* BEGIN EXERCISE MATERIALS *
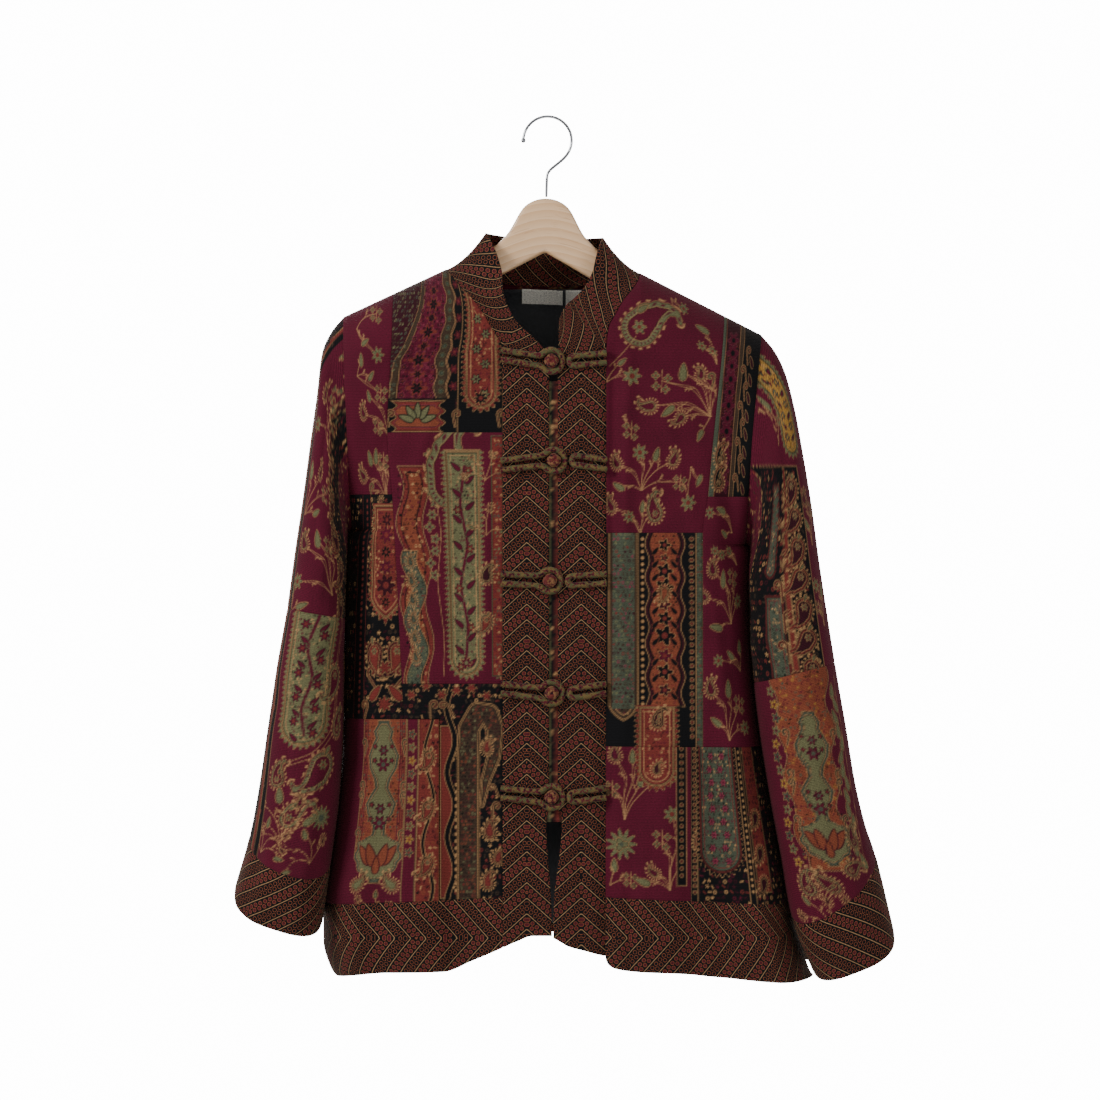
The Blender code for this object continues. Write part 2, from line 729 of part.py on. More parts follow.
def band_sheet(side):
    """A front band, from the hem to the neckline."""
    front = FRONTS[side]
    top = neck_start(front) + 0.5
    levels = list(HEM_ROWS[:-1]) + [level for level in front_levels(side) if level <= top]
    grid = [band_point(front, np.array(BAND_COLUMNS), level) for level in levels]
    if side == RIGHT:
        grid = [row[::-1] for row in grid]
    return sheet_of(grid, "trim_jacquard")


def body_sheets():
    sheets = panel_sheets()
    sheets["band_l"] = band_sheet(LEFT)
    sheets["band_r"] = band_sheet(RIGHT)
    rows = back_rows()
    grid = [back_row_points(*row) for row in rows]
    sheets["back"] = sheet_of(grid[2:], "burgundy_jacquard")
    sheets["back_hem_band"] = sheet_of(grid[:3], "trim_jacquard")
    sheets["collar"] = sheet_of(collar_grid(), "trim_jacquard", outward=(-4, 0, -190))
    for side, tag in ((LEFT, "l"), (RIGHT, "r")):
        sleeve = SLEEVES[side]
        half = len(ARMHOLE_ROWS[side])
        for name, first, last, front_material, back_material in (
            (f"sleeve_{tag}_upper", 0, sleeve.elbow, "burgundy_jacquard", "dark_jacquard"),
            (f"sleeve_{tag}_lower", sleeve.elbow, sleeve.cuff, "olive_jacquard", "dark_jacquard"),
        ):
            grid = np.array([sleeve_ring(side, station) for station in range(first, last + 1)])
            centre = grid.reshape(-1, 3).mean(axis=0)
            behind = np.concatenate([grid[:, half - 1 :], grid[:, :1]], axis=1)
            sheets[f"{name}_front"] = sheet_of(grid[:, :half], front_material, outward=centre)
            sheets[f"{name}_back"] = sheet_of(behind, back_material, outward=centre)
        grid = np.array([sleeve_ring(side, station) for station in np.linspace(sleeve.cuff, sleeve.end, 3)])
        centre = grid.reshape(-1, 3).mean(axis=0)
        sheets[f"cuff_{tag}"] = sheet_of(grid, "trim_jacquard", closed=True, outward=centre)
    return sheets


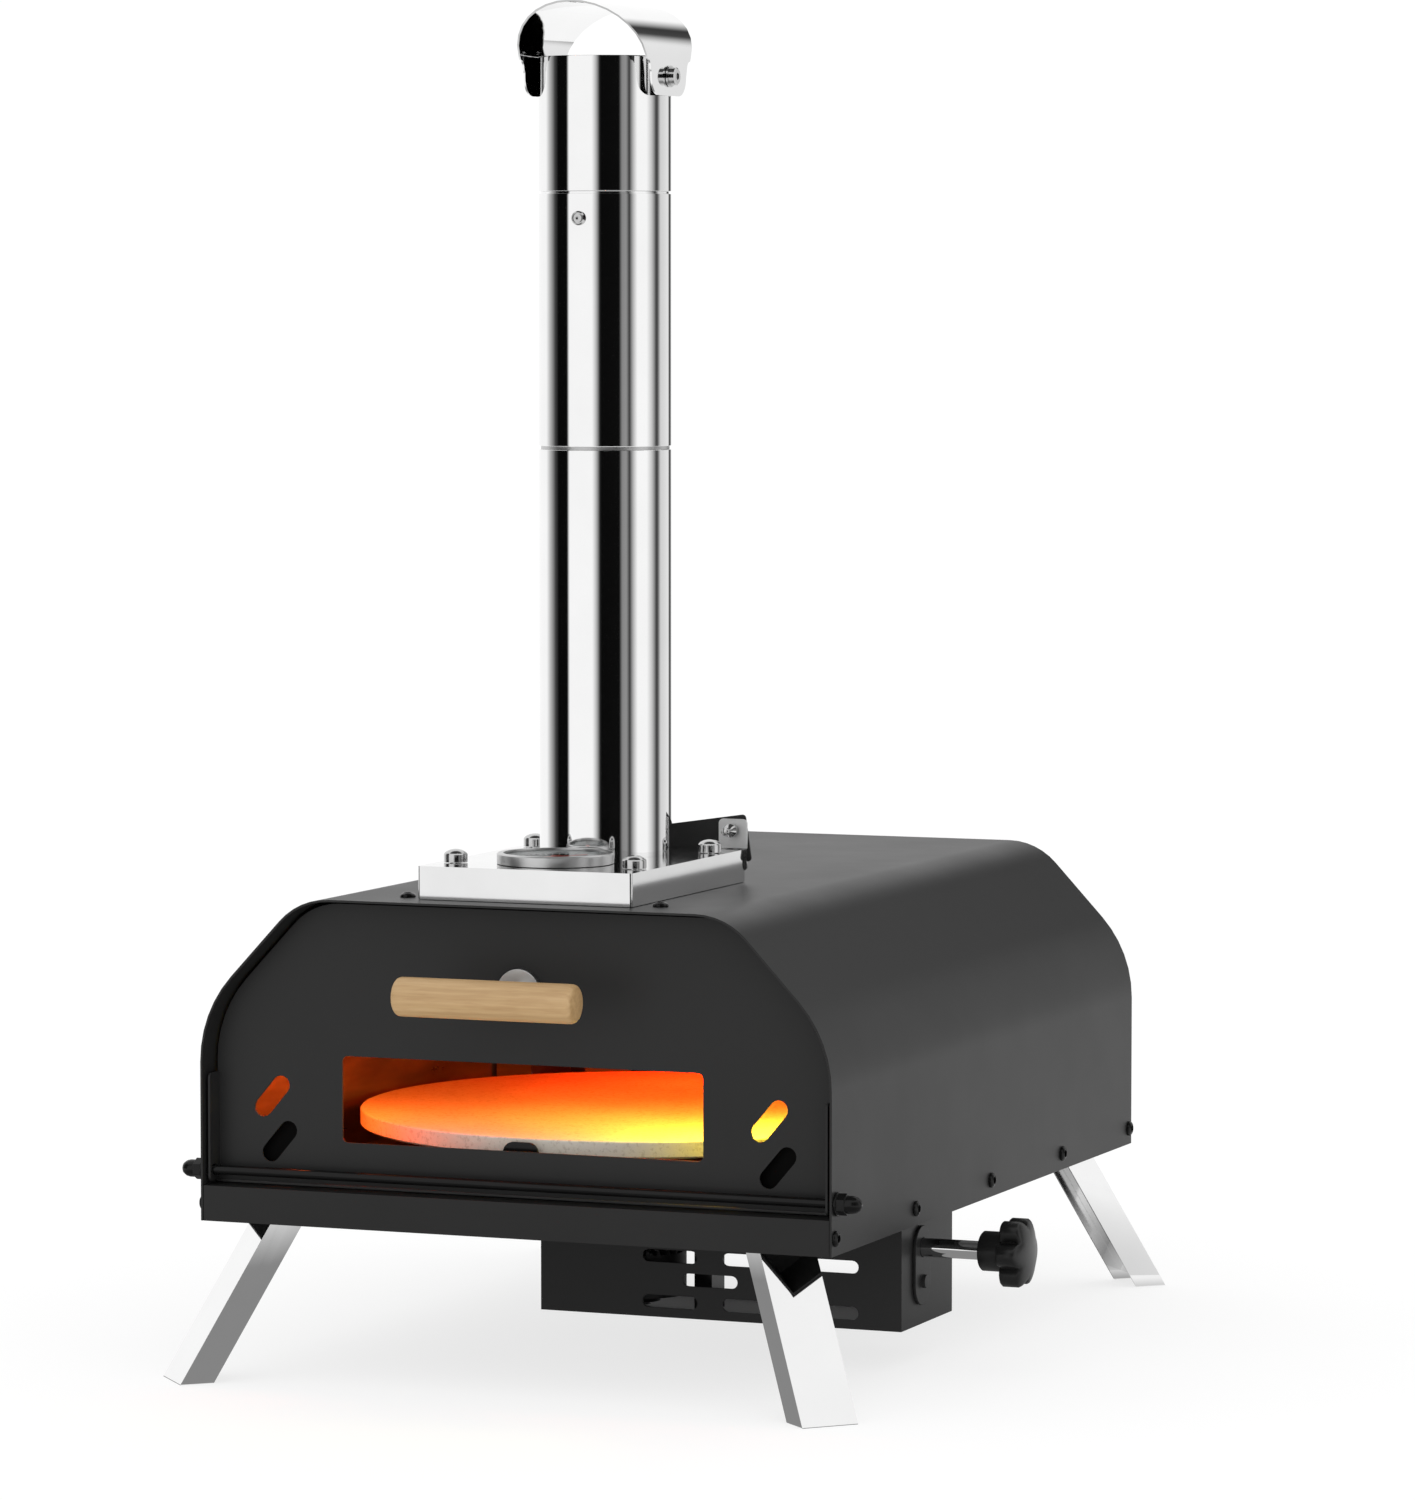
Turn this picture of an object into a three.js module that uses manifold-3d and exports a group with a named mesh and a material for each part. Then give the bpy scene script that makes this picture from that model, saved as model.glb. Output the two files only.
* END EXERCISE MATERIALS *
▶ **WHAT TO WORK ON**
Output the records verbatim, from the first line to the last.

▶ **SOLUTION**
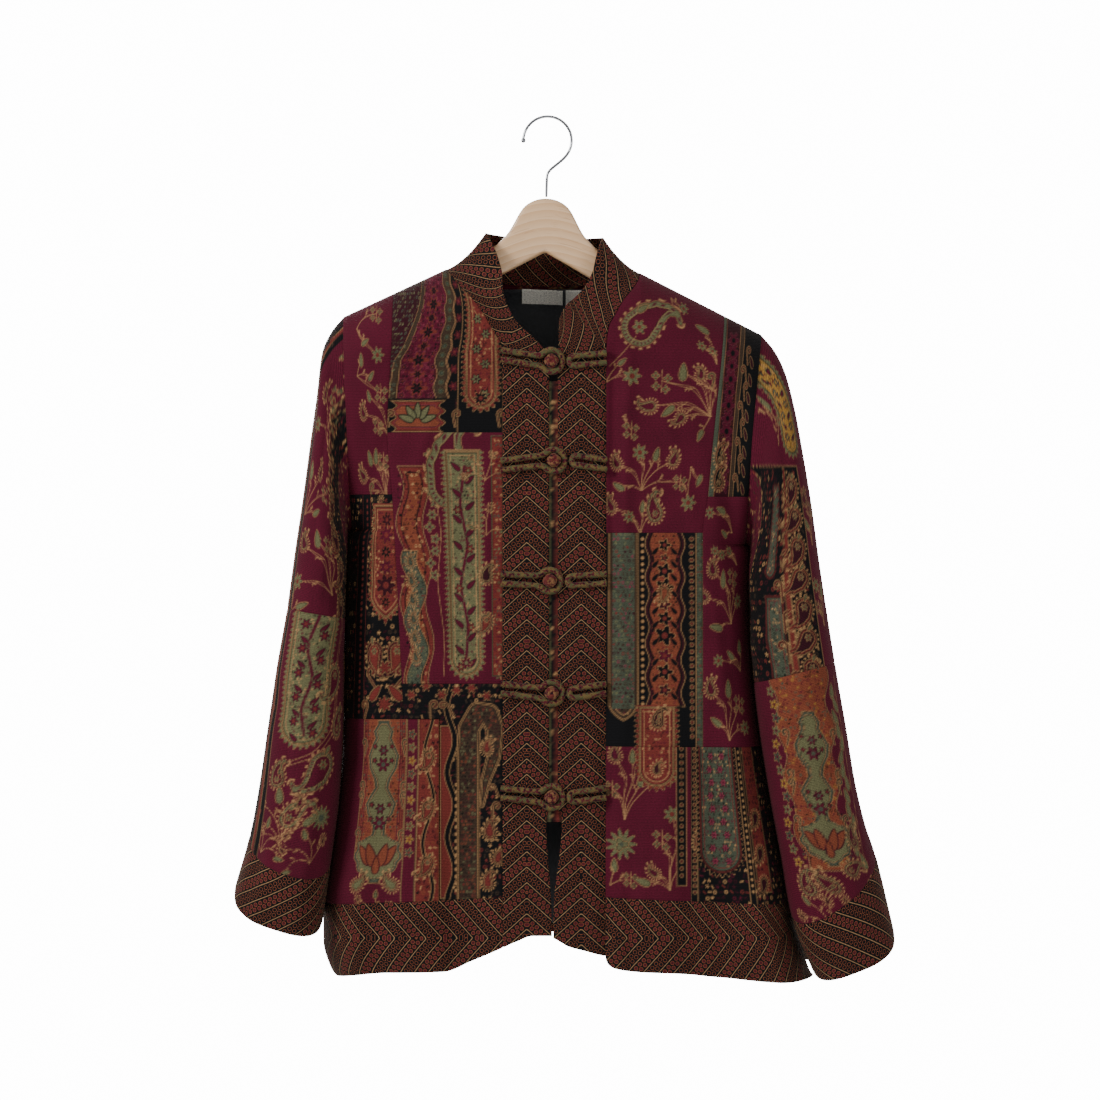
The Blender code for this object continues. Write part 2, from line 729 of part.py on. More parts follow.
def band_sheet(side):
    """A front band, from the hem to the neckline."""
    front = FRONTS[side]
    top = neck_start(front) + 0.5
    levels = list(HEM_ROWS[:-1]) + [level for level in front_levels(side) if level <= top]
    grid = [band_point(front, np.array(BAND_COLUMNS), level) for level in levels]
    if side == RIGHT:
        grid = [row[::-1] for row in grid]
    return sheet_of(grid, "trim_jacquard")


def body_sheets():
    sheets = panel_sheets()
    sheets["band_l"] = band_sheet(LEFT)
    sheets["band_r"] = band_sheet(RIGHT)
    rows = back_rows()
    grid = [back_row_points(*row) for row in rows]
    sheets["back"] = sheet_of(grid[2:], "burgundy_jacquard")
    sheets["back_hem_band"] = sheet_of(grid[:3], "trim_jacquard")
    sheets["collar"] = sheet_of(collar_grid(), "trim_jacquard", outward=(-4, 0, -190))
    for side, tag in ((LEFT, "l"), (RIGHT, "r")):
        sleeve = SLEEVES[side]
        half = len(ARMHOLE_ROWS[side])
        for name, first, last, front_material, back_material in (
            (f"sleeve_{tag}_upper", 0, sleeve.elbow, "burgundy_jacquard", "dark_jacquard"),
            (f"sleeve_{tag}_lower", sleeve.elbow, sleeve.cuff, "olive_jacquard", "dark_jacquard"),
        ):
            grid = np.array([sleeve_ring(side, station) for station in range(first, last + 1)])
            centre = grid.reshape(-1, 3).mean(axis=0)
            behind = np.concatenate([grid[:, half - 1 :], grid[:, :1]], axis=1)
            sheets[f"{name}_front"] = sheet_of(grid[:, :half], front_material, outward=centre)
            sheets[f"{name}_back"] = sheet_of(behind, back_material, outward=centre)
        grid = np.array([sleeve_ring(side, station) for station in np.linspace(sleeve.cuff, sleeve.end, 3)])
        centre = grid.reshape(-1, 3).mean(axis=0)
        sheets[f"cuff_{tag}"] = sheet_of(grid, "trim_jacquard", closed=True, outward=centre)
    return sheets


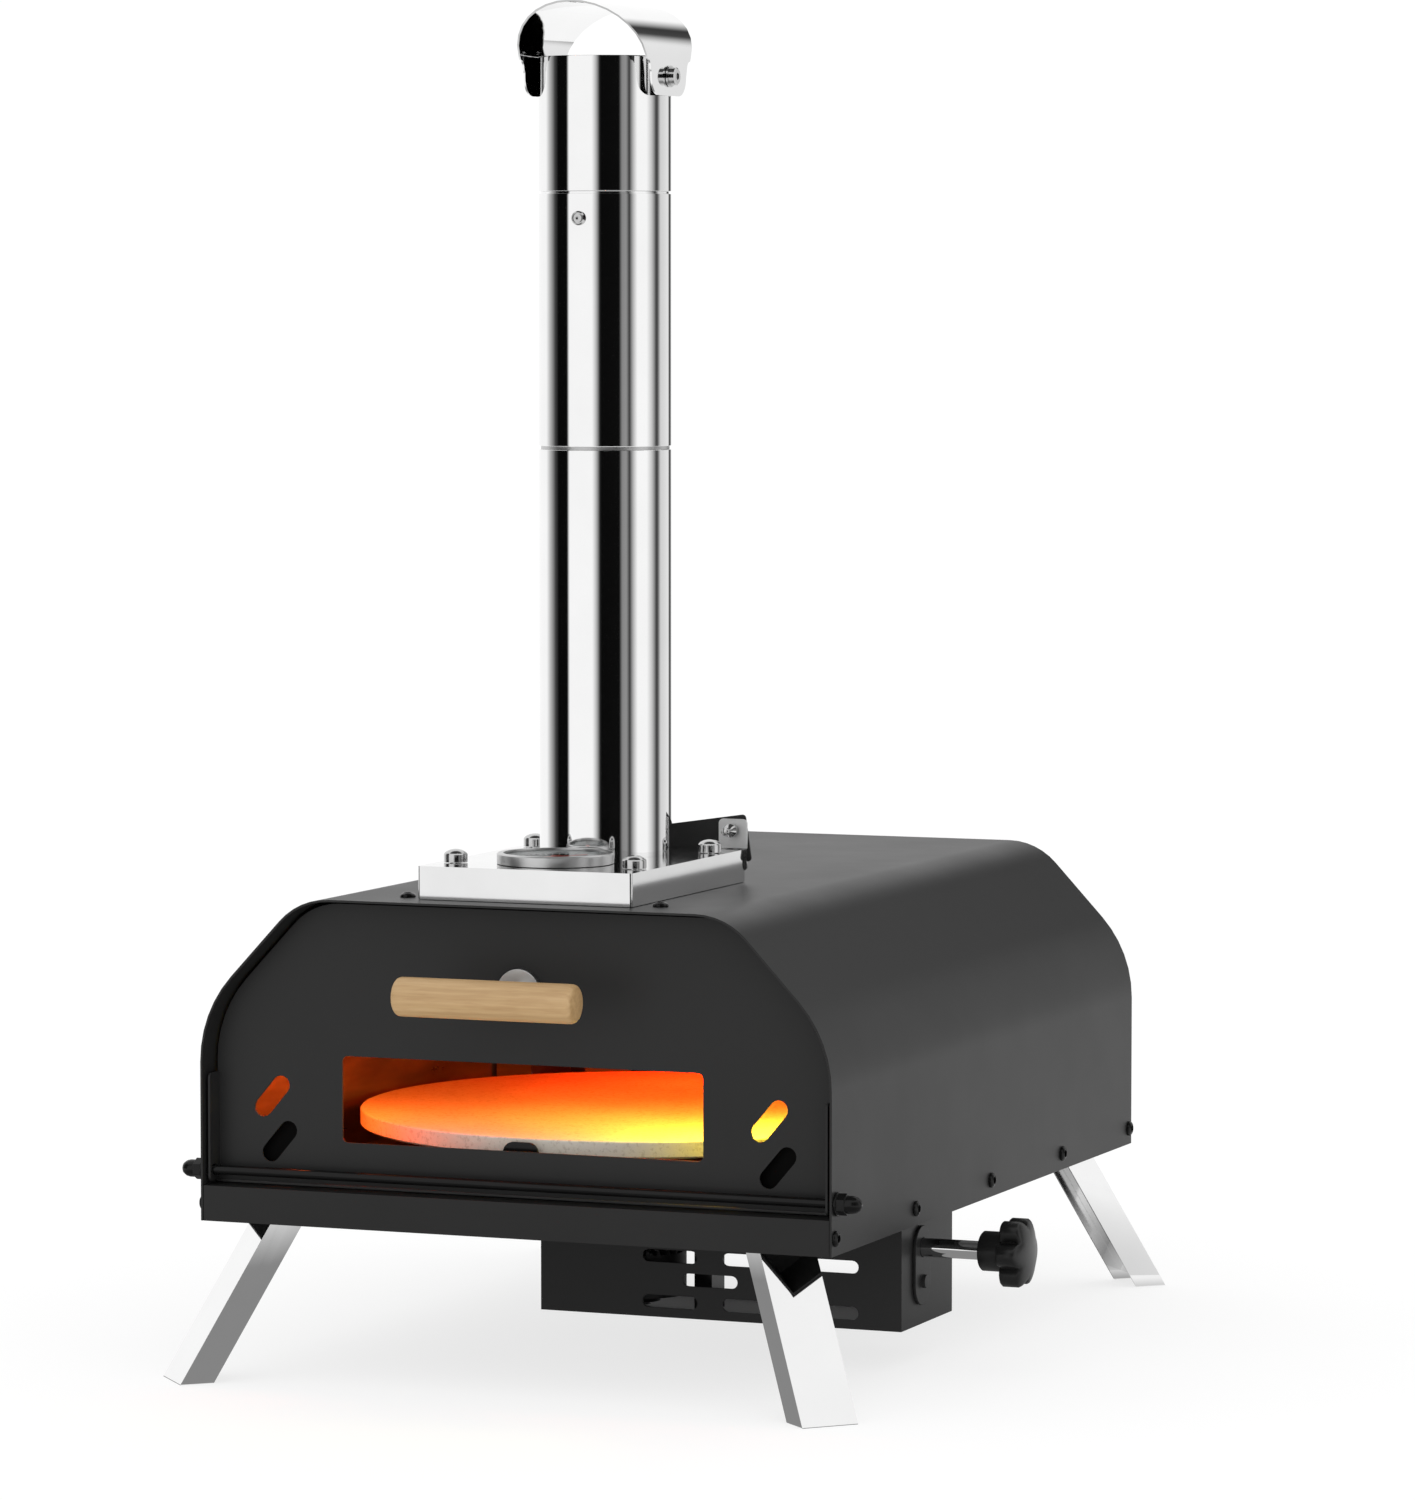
Turn this picture of an object into a three.js module that uses manifold-3d and exports a group with a named mesh and a material for each part. Then give the bpy scene script that makes this picture from that model, saved as model.glb. Output the two files only.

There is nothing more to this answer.